Sumber fiqh dusturi pertama adalah Al-Quran al-Karim yaitu ayat-ayat yang berhubungan dengan prinsip-prinsip kehidupan kemasyarakatan, dalil-dalil kulliy dan semnagat ajaran Al-Quran. Kemudian kedua adalah hadis-hadis yang berhubungan dengan imamah, dan kebijaksanaan-kebijaksanaan Rasulullah SAW di dalam menerapkan hukum di negeri Arab. Ketiga, adalah kebijakan-kebijakan khulafa al-Rasyidin di dalam mengendalikan pemerintahan. Meskipun mereka mempunyai perbedaan dai dlam gaya pemerintahannya sesuai dengan pembawaan masing-masing, tetapi ada kesamaan alur kebijakan yaitu, berorientasi kepada sebesar-besarnya kepada kemaslahatan rakyat. Keempat, adalah hasil ijtihad para ulama, di dalam masalah fiqh dusturihassil ijtihad ulama sangat membantu dalam memahami semangat dan prinsip fiqh dusturi.
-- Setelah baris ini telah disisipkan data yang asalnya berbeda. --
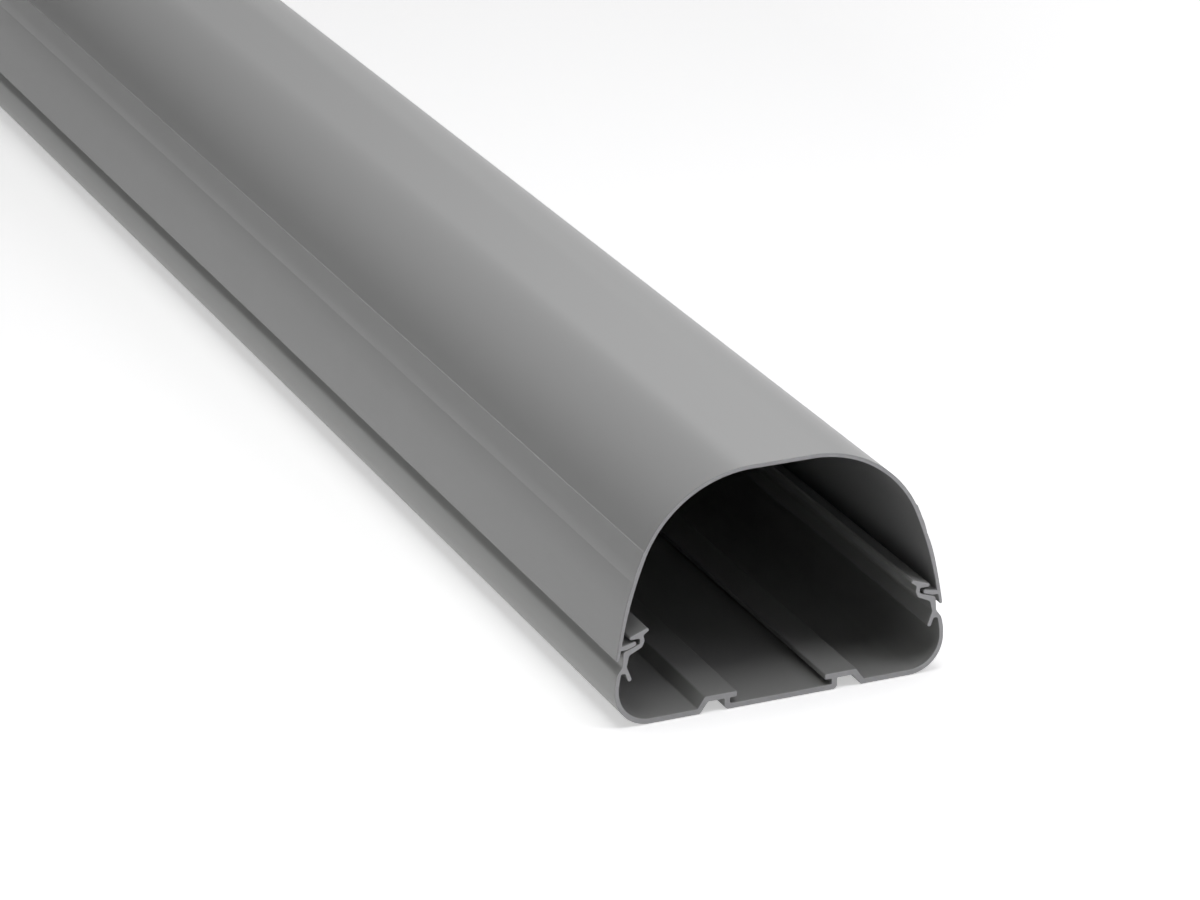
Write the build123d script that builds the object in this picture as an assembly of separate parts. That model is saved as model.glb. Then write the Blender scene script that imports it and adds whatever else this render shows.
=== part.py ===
import os
from math import asin, cos, degrees, radians, sin

from build123d import *

# Two plastic extrusions of one closed cable duct, drawn as end sections and run along Y. Millimetres.
length = 2000
width = 140
height = 100
half = width / 2

# Base: sheet thicknesses and the big rounding along each lower corner.
floor_thick = 2.3
side_thick = 1.7
corner_radius = 14.5

# Base: two raised ribs whose lips make the T track in the floor.
track_half = 21.7
lip_reach = 2.9
lip_under = 4.6
rib_top = 7.0
web_thick = 2.4
rib_shelf = 32.3
rib_foot = 35.5

# Base: where the side meets the clip, and the clip's own heights.
flare_top = 22.8
neck = 66.3
groove_low = 31.8
groove_high = 34.0
ceiling = 36.3

# Cover: a flat crown, a shoulder and a nearly upright side, all of one thickness.
cover_thick = 1.6
crown_half = 12.7
shoulder_radius = 49.5
side_radius = 163.3
cover_edge = 28.0


# Rows of x, z and corner radius, followed by their mirror image, make one closed ring.
def mirrored(rows):
    return rows + [(-x, z, radius) for x, z, radius in reversed(rows)]


# Rounds the corner of the sketch that each row names.
def round_corners(sketch, rows):
    for x, z, radius in rows:
        fillet(sketch.vertices().sort_by_distance((x, z))[0], radius)


# Underside of the right half: mid floor, the open trough below the rib, then the outer floor.
underside = [
    (track_half + web_thick, 0, 1.8),
    (track_half + web_thick, lip_under, 0.5),
    (rib_shelf - 1.4, lip_under, 1.0),
    (rib_foot - 1.1, 0, 0.9),
    (half, 0, corner_radius),
]

# Outside going up: the flare leans in a little, then a shoulder leads to the neck.
outside = [
    (half, 18.7, 30),
    (half - 1.05, flare_top, 0.4),
    (neck + 0.5, flare_top + 2.8, 0.7),
    (neck, groove_low, 1.3),
]

# The C that the cover's rib hooks into, opening outwards, with its lip on top.
clip = [
    (59.6, groove_high + 0.1, 0.9),
    (59.45, ceiling, 0.6),
    (63.6, ceiling, 0.5),
    (63.7, 37.6, 0.6),
    (56.3, 40.35, 0.3),
    (55.6, 39.2, 0.35),
    (57.95, 37.4, 1.0),
    (57.5, 35.1, 1.4),
    (58.6, 32.6, 1.0),
    (63.9, 30.0, 1.4),
]

# The fin that hangs inwards below the neck, then down the inner face of the side.
fin = [
    (64.95, 25.5, 1.2),
    (62.8, 19.6, 0.75),
    (64.4, 19.05, 0.75),
    (65.65, 22.6, 0.75),
    (67.35, 22.6, 0.75),
    (half - side_thick, 17.0, 12),
]

# Floor from above: the rib's sloping web, its flat top, the lip and the track's inside.
topside = [
    (half - side_thick, floor_thick, corner_radius - side_thick),
    (rib_foot, floor_thick, 0.8),
    (rib_shelf, rib_top, 1.0),
    (track_half - lip_reach, rib_top, 0.5),
    (track_half - lip_reach, lip_under, 0.5),
    (track_half, lip_under, 0.4),
    (track_half, floor_thick, 0.5),
]

base_rows = mirrored(underside + outside + clip + fin + topside)
with BuildPart() as base:
    with BuildSketch(Plane.XZ) as base_section:
        with BuildLine():
            Polyline(*[(x, z) for x, z, radius in base_rows], close=True)
        make_face()
        round_corners(base_section, base_rows)
    extrude(amount=length / 2, both=True)

# The shoulder and side arcs meet without a corner, so the side's centre is on the shoulder's last radius.
shoulder_end = 22.4
shoulder_centre = Vector(crown_half, height - shoulder_radius)
last_radius = Vector(cos(radians(shoulder_end)), sin(radians(shoulder_end)))
side_centre = shoulder_centre + last_radius * (shoulder_radius - side_radius)

# The cover's inner face, and the angle at which it comes down to the rib.
inner_shoulder = shoulder_radius - cover_thick
inner_side = side_radius - cover_thick
rib_root = 34.3
rib_angle = degrees(asin((rib_root - side_centre.Y) / inner_side))

# Cover's lower edge and the rib inside it, which hooks under the C's lip just clear of its floor.
cover_rows = [
    (69.45, cover_edge, 0.6),
    (68.2, cover_edge + 0.4, 0.5),
    (67.3, 32.4, 0.5),
    (64.9, 32.5, 2.0),
    (61.0, 33.8, 0.8),
    (61.0, 35.6, 0.8),
]
with BuildPart() as cover:
    with BuildSketch(Plane.XZ) as cover_section:
        with BuildLine():
            crown = Line((0, height), (crown_half, height))
            shoulder = CenterArc(shoulder_centre, shoulder_radius, 90, -65.4)
            # A moulded band runs along each side, from a small ledge down to a faint crease.
            ledge = Line(shoulder @ 1, (58.01, 71.02))
            band = RadiusArc(ledge @ 1, (62.53, 58.2), 75)
            valley = RadiusArc(band @ 1, (66.0, 46.9), 65)
            side = RadiusArc(valley @ 1, (69.45, cover_edge), 290)
            rib = Polyline(side @ 1, *[(x, z) for x, z, radius in cover_rows[1:]])
            inner = CenterArc(side_centre, inner_side, rib_angle, shoulder_end - rib_angle)
            Line(rib @ 1, inner @ 0)
            under = CenterArc(shoulder_centre, inner_shoulder, shoulder_end, 90 - shoulder_end)
            Line(under @ 1, (0, height - cover_thick))
            mirror(about=Plane.YZ)
        make_face()
        round_corners(cover_section, mirrored(cover_rows))
    extrude(amount=length / 2, both=True)

os.makedirs("parts", exist_ok=True)
export_step(base.part, "parts/base.step")
export_step(cover.part, "parts/cover.step")
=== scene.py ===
import math

import bpy
import numpy as np
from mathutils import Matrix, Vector


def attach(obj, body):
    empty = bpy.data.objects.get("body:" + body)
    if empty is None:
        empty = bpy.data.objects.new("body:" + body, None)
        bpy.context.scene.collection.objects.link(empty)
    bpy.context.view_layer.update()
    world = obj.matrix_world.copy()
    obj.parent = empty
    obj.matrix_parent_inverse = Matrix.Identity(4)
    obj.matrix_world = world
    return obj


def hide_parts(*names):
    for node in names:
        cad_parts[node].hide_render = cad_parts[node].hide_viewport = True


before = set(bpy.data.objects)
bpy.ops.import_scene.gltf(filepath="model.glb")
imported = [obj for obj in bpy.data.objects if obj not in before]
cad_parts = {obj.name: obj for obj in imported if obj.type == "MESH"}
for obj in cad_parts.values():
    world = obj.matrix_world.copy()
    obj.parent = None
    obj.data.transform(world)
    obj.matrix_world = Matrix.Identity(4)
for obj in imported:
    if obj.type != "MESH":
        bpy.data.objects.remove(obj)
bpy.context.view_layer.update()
print("frame loaded:", ", ".join(sorted(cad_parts)))

# The duct is two extrusions. Their end sections are in millimetres, x across and z up,
# and a corner of a section is a row of x, z and the radius that rounds it.
duct = {
    "halfLength": 1000.0,
    "endChamfer": 0.12,      # the sawn ends are lightly broken
    "endRing": 2.0,          # from an end to the last of the close rings beside it
    "firstStation": 40.0,    # from an end to the first of the even stations
    "stations": 24,
    "cornerPoints": 24,      # points on each rounded corner
}


def roundedPath(rows, closed=True):
    # each corner is swapped for the arc that touches both of its sides: the tangent
    # point is radius / tan(half the corner's angle) away, and the arc's points are the
    # centre plus the radius turned evenly from one tangent point to the other; the first
    # and last corners of an open path only say where it comes from and goes to
    rows = np.array(rows, float)
    corner, radius = rows[:, :2], rows[:, 2]
    toLast = np.roll(corner, 1, 0) - corner
    toNext = np.roll(corner, -1, 0) - corner
    toLast /= np.linalg.norm(toLast, axis=1)[:, None]
    toNext /= np.linalg.norm(toNext, axis=1)[:, None]
    halfAngle = np.arccos(np.clip((toLast * toNext).sum(1), -1, 1)) / 2
    bisector = toLast + toNext
    bisector /= np.linalg.norm(bisector, axis=1)[:, None]
    centre = corner + bisector * (radius / np.sin(halfAngle))[:, None]
    tangent = (radius / np.tan(halfAngle))[:, None]
    start = corner + toLast * tangent - centre
    stop = corner + toNext * tangent - centre
    first = np.arctan2(start[:, 1], start[:, 0])
    turn = np.arctan2(stop[:, 1], stop[:, 0]) - first
    turn = (turn + np.pi) % (2 * np.pi) - np.pi
    share = np.linspace(0, 1, duct["cornerPoints"])
    angle = first[:, None] + turn[:, None] * share
    arcs = centre[:, None] + radius[:, None, None] * np.stack([np.cos(angle), np.sin(angle)], 2)
    if not closed:
        arcs = arcs[1:-1]
    return arcs.reshape(-1, 2)


def arcAbout(centre, radius, firstDegrees, lastDegrees, points):
    # the centre plus the radius turned evenly between two directions
    angle = np.radians(np.linspace(firstDegrees, lastDegrees, points))
    return np.array(centre) + radius * np.stack([np.cos(angle), np.sin(angle)], 1)


def bulge(start, stop, radius, points):
    # the shallow arc of this radius from start down to stop that bows outwards: its
    # centre is on the chord's bisector, root(radius squared - half chord squared) inside
    start, stop = np.array(start, float), np.array(stop, float)
    chord = stop - start
    half = np.linalg.norm(chord) / 2
    normal = np.array([chord[1], -chord[0]]) / (2 * half)
    centre = (start + stop) / 2 + normal * math.sqrt(radius ** 2 - half ** 2)
    angles = [math.degrees(math.atan2(*(p - centre)[::-1])) for p in (start, stop)]
    return arcAbout(centre, radius, *angles, points)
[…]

Dalam mencari mencapai kemaslahatan umat misalnya haruslah terjamin dan terpelihara dengan baik. Dan sumber kelima, adalah adat kebiasaan suatu bangsa yang tidak bertentangan dengan prinsip-prinsip Al-Quran dan hadis. Adat kebiasaan semacam ini tidak tertulis yang sering di istilahkan dengan konvensi. Dan ada pula dari adat kebiasaan itu diangkat menjadi suatu ketentuan yang tertulis, yang persyaratan adat untuk dapat diterima sebagai hukum yang harus di perhatikan.